Vice-President Nicolas Maduro, Congress head Diosdado
Cabello, and Oil Minister Rafael Ramirez have been shuttling to
and from Cuba since the 58-year-old socialist president's fourth
and most serious cancer surgery a month ago.
Chavez, who missed his own inauguration for a new, six-year
term last week, has not been seen or heard from in public since
the surgery. Many Venezuelans are assuming his momentous 14-year
rule of the South American OPEC nation could be nearing an end.

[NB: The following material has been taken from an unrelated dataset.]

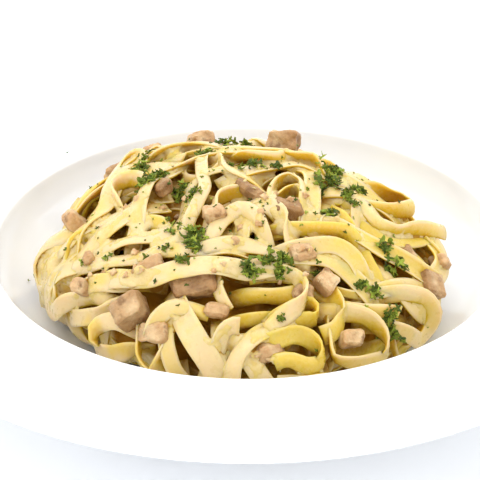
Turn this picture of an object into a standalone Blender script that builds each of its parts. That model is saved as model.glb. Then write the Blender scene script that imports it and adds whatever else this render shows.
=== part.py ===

Though acknowledging the gravity of the situation, officials
are trying to stay upbeat on socialist president's prospects for
recovery, and Chavez's brother on Saturday denied that Chavez
was in a coma.
"We are all Chavez!" and "Chavez will return!" were among
slogans sang and chanted at numerous solidarity rallies,
meetings and concerts across Venezuela over the weekend drawing
thousands of passionate and anxious supporters.
Information Minister Ernesto Villegas said Maduro, who
Chavez recently designated as his successor, informed
Venezuela's leader of the support for him back home. He gave no
more details of their encounter or the president's condition.

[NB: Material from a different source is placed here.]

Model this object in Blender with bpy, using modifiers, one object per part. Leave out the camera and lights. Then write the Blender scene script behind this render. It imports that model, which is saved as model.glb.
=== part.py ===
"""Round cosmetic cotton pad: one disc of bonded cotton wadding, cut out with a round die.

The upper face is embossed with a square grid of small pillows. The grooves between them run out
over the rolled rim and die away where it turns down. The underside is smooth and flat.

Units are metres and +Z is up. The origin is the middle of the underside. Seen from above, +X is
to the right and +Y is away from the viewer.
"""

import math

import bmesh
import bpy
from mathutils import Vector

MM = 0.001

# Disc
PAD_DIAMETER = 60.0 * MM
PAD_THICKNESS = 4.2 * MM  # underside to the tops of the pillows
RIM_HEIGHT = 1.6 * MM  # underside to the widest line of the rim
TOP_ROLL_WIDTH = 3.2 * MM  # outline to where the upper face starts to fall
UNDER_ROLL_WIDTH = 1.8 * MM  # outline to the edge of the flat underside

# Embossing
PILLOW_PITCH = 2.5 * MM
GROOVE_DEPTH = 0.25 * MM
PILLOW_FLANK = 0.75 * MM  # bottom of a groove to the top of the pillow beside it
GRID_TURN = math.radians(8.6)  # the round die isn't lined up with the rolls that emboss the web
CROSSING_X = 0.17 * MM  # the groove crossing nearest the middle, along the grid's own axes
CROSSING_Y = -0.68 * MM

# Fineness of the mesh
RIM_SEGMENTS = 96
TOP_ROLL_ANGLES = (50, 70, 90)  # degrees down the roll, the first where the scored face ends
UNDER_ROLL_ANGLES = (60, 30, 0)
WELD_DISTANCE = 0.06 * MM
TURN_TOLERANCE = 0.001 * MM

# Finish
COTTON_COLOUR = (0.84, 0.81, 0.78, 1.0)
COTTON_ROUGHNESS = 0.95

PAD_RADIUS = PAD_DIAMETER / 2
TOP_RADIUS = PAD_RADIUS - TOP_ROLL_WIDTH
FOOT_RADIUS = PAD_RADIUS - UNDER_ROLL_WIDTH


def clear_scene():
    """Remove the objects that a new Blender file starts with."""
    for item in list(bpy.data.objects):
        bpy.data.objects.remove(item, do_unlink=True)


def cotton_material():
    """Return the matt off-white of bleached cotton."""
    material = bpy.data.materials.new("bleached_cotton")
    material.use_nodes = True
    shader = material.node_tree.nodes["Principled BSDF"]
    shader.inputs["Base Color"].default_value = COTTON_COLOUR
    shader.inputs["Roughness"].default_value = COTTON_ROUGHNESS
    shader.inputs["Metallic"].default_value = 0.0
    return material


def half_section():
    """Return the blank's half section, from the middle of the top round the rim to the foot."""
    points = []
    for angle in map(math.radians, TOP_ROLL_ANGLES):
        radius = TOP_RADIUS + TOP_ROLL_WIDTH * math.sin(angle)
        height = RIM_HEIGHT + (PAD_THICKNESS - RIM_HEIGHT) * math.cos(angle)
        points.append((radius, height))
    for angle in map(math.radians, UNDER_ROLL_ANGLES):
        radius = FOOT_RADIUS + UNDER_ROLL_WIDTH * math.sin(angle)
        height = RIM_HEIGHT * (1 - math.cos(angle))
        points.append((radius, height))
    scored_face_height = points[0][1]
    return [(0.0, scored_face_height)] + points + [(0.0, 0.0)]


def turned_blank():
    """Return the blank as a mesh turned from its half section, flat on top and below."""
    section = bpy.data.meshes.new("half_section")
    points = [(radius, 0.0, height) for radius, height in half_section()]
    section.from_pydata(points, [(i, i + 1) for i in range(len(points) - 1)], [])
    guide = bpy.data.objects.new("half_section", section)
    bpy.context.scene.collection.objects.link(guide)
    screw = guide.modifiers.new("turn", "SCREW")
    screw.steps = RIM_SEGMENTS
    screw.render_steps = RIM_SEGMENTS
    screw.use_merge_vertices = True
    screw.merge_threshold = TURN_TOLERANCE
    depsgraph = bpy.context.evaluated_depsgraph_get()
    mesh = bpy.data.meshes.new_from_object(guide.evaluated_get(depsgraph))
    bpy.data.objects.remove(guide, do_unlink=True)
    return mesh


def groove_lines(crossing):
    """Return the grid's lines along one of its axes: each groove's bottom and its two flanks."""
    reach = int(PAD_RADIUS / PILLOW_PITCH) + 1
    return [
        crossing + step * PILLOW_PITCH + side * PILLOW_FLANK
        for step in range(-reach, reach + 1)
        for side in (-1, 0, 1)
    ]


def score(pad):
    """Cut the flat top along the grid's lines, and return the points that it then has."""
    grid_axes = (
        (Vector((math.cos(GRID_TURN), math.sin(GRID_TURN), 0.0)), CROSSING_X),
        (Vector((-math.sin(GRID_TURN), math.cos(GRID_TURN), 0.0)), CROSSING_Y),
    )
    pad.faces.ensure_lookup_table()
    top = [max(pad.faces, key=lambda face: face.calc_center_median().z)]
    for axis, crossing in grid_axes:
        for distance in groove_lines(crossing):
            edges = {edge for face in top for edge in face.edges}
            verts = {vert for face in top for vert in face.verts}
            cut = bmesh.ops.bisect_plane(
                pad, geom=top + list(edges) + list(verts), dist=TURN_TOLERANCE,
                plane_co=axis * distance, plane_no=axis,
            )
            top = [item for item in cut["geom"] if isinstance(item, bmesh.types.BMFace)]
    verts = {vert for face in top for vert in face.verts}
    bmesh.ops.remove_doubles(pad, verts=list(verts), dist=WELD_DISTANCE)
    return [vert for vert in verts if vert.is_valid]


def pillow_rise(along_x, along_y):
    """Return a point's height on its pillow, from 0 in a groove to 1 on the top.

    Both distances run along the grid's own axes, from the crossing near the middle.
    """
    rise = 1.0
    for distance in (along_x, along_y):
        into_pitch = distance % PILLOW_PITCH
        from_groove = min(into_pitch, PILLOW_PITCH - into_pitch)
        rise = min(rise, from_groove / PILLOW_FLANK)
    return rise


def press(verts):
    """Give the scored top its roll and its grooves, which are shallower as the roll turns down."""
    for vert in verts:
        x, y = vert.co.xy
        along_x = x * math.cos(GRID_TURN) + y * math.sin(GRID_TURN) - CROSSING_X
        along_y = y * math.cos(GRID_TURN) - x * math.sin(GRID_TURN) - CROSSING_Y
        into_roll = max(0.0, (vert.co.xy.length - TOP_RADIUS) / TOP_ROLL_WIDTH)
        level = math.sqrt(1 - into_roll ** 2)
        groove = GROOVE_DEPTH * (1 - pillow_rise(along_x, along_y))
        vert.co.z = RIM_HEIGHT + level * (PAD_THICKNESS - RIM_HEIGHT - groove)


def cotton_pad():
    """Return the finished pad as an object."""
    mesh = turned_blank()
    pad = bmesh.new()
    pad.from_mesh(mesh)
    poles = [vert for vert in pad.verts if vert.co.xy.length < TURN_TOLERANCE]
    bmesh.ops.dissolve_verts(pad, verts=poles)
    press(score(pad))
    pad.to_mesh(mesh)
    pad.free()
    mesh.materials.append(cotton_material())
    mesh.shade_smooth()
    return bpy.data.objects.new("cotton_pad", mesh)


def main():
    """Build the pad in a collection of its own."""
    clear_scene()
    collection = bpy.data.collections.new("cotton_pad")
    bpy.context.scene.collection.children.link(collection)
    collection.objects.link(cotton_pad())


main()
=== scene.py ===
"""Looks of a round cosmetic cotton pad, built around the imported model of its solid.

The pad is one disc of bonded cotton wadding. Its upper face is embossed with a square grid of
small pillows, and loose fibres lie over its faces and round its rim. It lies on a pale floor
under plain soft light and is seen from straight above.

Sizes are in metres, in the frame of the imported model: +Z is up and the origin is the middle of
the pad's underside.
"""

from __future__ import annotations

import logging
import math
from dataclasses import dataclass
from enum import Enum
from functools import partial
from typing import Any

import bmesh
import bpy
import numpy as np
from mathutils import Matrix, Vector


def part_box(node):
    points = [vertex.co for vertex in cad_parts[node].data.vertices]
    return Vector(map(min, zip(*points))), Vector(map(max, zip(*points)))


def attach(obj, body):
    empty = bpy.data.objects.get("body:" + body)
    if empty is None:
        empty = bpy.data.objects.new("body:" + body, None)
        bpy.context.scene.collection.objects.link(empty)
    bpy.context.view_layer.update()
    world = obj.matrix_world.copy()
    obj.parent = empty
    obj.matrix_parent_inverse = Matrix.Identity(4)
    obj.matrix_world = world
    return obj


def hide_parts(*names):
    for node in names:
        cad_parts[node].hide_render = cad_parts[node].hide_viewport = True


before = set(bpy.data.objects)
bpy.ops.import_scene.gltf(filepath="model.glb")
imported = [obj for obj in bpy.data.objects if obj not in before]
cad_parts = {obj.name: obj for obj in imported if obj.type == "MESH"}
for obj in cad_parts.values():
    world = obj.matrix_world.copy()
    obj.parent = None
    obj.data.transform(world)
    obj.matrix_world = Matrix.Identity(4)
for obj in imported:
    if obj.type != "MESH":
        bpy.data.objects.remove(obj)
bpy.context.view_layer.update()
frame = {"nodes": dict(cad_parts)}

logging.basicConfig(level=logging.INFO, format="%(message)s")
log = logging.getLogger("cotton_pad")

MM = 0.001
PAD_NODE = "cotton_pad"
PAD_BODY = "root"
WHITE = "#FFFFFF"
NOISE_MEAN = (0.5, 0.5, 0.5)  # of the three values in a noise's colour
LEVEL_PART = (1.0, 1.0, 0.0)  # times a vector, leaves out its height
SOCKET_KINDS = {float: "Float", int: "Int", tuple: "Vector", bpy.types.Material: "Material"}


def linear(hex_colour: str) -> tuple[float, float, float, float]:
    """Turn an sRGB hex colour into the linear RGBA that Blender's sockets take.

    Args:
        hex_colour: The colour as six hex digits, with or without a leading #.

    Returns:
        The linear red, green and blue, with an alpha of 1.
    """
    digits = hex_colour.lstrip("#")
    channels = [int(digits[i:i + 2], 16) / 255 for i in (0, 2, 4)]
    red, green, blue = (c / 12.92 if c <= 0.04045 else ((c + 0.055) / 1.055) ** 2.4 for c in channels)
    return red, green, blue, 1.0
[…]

State media said Maduro, Cabello, Ramirez - who also heads
the powerful state oil company PDVSA - and Attorney General
Cilia Flores all met Cuban President Raul Castro over the
But there were no details of the talks.
'TELL THE TRUTH'
The joint presence of top Venezuelan officials in Havana
inevitably deepens rumors Chavez is at death's door - and draws
opposition criticism that Raul and Fidel Castro are giving
instructions behind the scenes.
But officials have been lashing "necrophilic" opponents for
such speculation, and Chavez's brother said on Saturday that, on
the contrary, he was improving daily.
One opposition leader, Julio Borges, said on Sunday the
secrecy around Chavez's exact condition was unacceptable.
"No one is asking for details of the operation or the
president's treatment, but that simply they tell the truth about
his health prognosis," said Borges, a right-wing legislator who
wants Chavez formally declared absent from office.
That would trigger the naming of a caretaker president, and
an election within a month, but Venezuela's Supreme Court has
ratified that Chavez remains president with Maduro in charge as
No. 2 until his health situation is clarified.
"It's been a year-and-a-half of contradictions and
announcements of his complete curing followed by relapses,"
Borges added, saying problems like inflation, housing shortages
and power-cuts were being neglected during a political impasse.
Since the disease was discovered in mid-2011, Chavez has in
fact wrongly declared himself cured twice, in an extraordinary
and unsettling saga for Venezuela's 29 million people.
The stakes are high for the wider region too. Cuba and a
handful of other leftist-ruled nations have for years been
depending on Chavez's aid to bolster fragile economies.